Prenons le cas de l’aumône obligatoire sur la monnaie. À l’époque du Prophète (paix et salut sur lui), deux monnaies étaient utilisées pour les échanges commerciaux : le dirham d’argent et le dinar d’or, avec un rapport d’un à dix entre les deux, ce qui signifie qu’un dinar or avait la même valeur que dix dirhams argent. C’est pour cela que le Prophète (paix et salut sur lui) a fixé un seuil (nissab) équivalent pour déterminer qui était redevable de l’aumône obligatoire dite zakat al maal, à savoir : deux cent dirhams ou bien vingt dinars. Si 1 dinar = 10 dirhams alors 20 dinars = 200 dirhams, le nissab est donc le même que l’on se base sur l’argent ou l’or. Ceci dit, avec le temps, les cours des deux métaux précieux ont évolué et le rapport entre les deux n’est plus le même : le cours de l’or est désormais bien plus élevé que celui de l’argent. Pour l’exemple, à l’heure où nous écrivons ces lignes, la valeur du nissab basée sur le cours de l’or est de 2 643€, tandis que si l’on se base sur le cours de l’argent, le nissab serait de 280 €. Le nissab est désormais dix fois plus élevé lorsqu’on se base sur le cours de l’or plutôt que sur le cours de l’argent ! Le principe de la zakat est, de la bouche même de l’Envoyé de Dieu (paix et salut sur lui) de prendre aux plus riches pour reverser aux plus pauvres [Al Boukhari & Mouslim]. Peut-on considérer aujourd’hui, dans notre société et notre contexte qu’une personne est riche, parce qu’elle a réussi à épargner 280 € après une année ? Il est évident que non ! Par ailleurs, nous savons bien que les monnaies modernes ont pour origine l’indexation sur l’or, même si celle-ci a depuis été abandonnée. C’est ce qui a poussé nombre de savants à statuer que le nissab basé sur la valeur de l’or est à notre époque le meilleur indicateur de la richesse d’une personne pour déterminer si elle doit ou non verser la zakat.
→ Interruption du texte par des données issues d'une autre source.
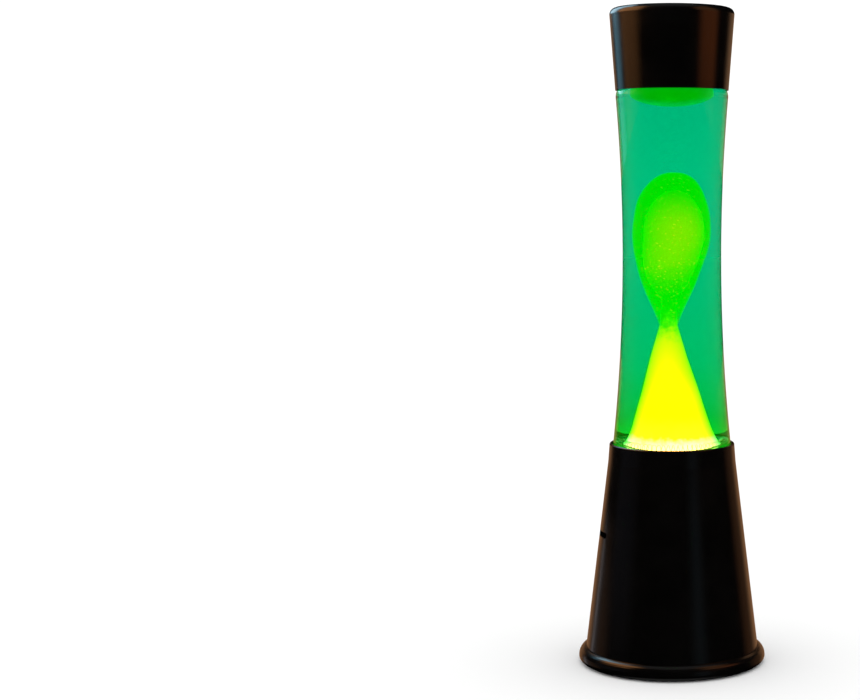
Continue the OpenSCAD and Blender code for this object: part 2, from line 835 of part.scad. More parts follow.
module crown_closure() {
    crown_play = 0.2;
    bend_h = 1;
    skin_r = finish_d / 2 + crown_t + crown_play;
    steps = crown_flutes * 8;
    color("#c8a84a")
    difference() {
        union() {
            translate([0, 0, crown_top_z - crown_skirt_h])
                linear_extrude(height = crown_skirt_h - bend_h)
                    polygon([for (i = [0:steps - 1])
                        let (a = 360 * i / steps, r = skin_r + flute_depth * (1 + cos(crown_flutes * a)))
                        [r * cos(a), r * sin(a)]]);
            translate([0, 0, crown_top_z - bend_h])
                cylinder(h = bend_h, r1 = skin_r, r2 = skin_r - crown_play);
        }
        translate([0, 0, seal_z - crown_skirt_h]) cylinder(h = crown_skirt_h, d = finish_d + crown_play);
    }
}

module top_cap() {
    top_r = cap_top_d / 2;
    edge = [top_r - cap_edge_r, cap_top_z - cap_edge_r];
    color("#151311")
    rotate_extrude()
        polygon(concat(
            [[0, cap_top_z]],
            arc(edge, cap_edge_r, 90, 0, arc_steps),
            [[cap_mouth_r, cap_z],
            [cap_mouth_in_r, cap_z]],
            arc(edge, cap_edge_r - cap_t, 0, 90, arc_steps),
            [[0, cap_top_z - cap_t]]));
}

base_shell();
bottle_seat();
cord_grommet();
bottom_plate();
plate_tabs();
plate_screws();
rubber_feet();
socket_bracket();
bracket_rivets();
threaded_nipple();
nipple_nut();
lock_washer();
lampholder_cup();
lampholder_sleeve();
lampholder_insert();
lampholder_thread();
centre_contact();
side_contact();
terminal_screws();
bulb_contact();
bulb_insulator();
bulb_screw_shell();
bulb_envelope();
bulb_reflector();
bulb_stem();
bulb_leads();
bulb_filament();
glass_bottle();
lava_liquid();
wax_column();
wax_top_pool();
wire_coil();
closure_liner();
crown_closure();
top_cap();
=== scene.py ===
"""Looks of a lava lamp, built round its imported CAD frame.

Everything is in metres in the CAD frame: +Z up, -Y the front, origin at the
middle of the footprint. The glass, the liquid, the wax and the wire coil are
modelled here; the metal, rubber and ceramic parts are the CAD's own.
"""
import json
import math

import bmesh
import bpy
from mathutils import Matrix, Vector, noise


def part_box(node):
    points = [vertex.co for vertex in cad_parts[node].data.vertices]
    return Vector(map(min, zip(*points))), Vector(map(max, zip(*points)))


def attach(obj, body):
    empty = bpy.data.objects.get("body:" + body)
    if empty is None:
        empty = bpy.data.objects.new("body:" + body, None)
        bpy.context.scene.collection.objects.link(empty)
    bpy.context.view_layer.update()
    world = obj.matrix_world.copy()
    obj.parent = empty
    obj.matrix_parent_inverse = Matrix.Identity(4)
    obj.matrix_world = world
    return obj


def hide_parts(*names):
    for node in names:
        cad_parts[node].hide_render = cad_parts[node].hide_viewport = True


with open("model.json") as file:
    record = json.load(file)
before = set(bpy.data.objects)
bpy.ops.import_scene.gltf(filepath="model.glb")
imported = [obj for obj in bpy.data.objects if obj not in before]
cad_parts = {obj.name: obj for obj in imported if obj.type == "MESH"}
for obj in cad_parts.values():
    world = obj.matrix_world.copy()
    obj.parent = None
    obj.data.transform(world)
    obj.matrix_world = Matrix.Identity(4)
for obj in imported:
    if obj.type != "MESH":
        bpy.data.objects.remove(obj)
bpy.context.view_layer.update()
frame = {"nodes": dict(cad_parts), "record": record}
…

Nous pouvons aussi parler de la zakat el fitr, que le Prophète (paix et salut sur lui) avait fixée à un sa’ (unité de mesure) de nourriture, de dattes, d’orge, de fromage ou de raisins secs et qui devait être versée le jour de l’aïd el fitr avant la prière. Mou’awiya est parmi les premiers à s’être éloigné de la stricte lettre du texte pour continuer à en respecter l’esprit, et parce qu’il avait saisi le contexte et le but de cette prescription. En effet, lorsque le blé commença à devenir une marchandise répandue dans le monde musulman, Mou’awiya établit que la zakat sur ce produit serait non pas d’un sa’ mais de deux, car le blé avait moins de valeur que les autres produits cités par le Prophète (paix et salut sur lui). D’autres compagnons autorisèrent également à cette époque le fait de verser la zakat el fitr un ou deux jours avant l’aïd, bien que le Prophète (paix et salut sur lui) ne l’ait pas fait, parce qu’ils avaient saisi que le but de cette aumône était qu’elle parvienne aux pauvres le jour de l’aïd, or les musulmans gouvernaient à cette époque des provinces lointaines et pauvres, et il fallait du temps pour transférer les richesses dans ces régions. Plus tard, l’Imam Ahmad autorisa que l’on verse la zakat al fitr à la mi-Ramadan et Al Shafi’i autorisa même à la verser au début du mois béni. Abou Hanifa permit quant à lui que l’on verse l’équivalent de la zakat en monnaie plutôt qu’en produits agricoles. D’autres grands savants comme l’Imam Al Boukhari, Soufian Al Thawri ou encore le cinquième khalife bien-guidé, ‘Omar Ibn ‘Abd El ‘Aziz adoptèrent également cet avis. En Arabie, à l’époque du Prophète (paix et salut sur lui) la monnaie n’était pas le principal moyen de transaction, les gens procédaient fréquemment au troc, en échangeant des marchandises, et beaucoup de Médinois étaient agriculteurs. Plus tard, la monnaie se répandit et devint le principal moyen d’échange, le troc disparut petit à petit, d’où la position juste et intelligente de ces grands savants qui avaient compris le principe de la prescription, ses objectifs, et qui avaient conscience du contexte dans lequel elle avait été formulée, et du contexte différent dans lequel les gens vivaient à leur époque.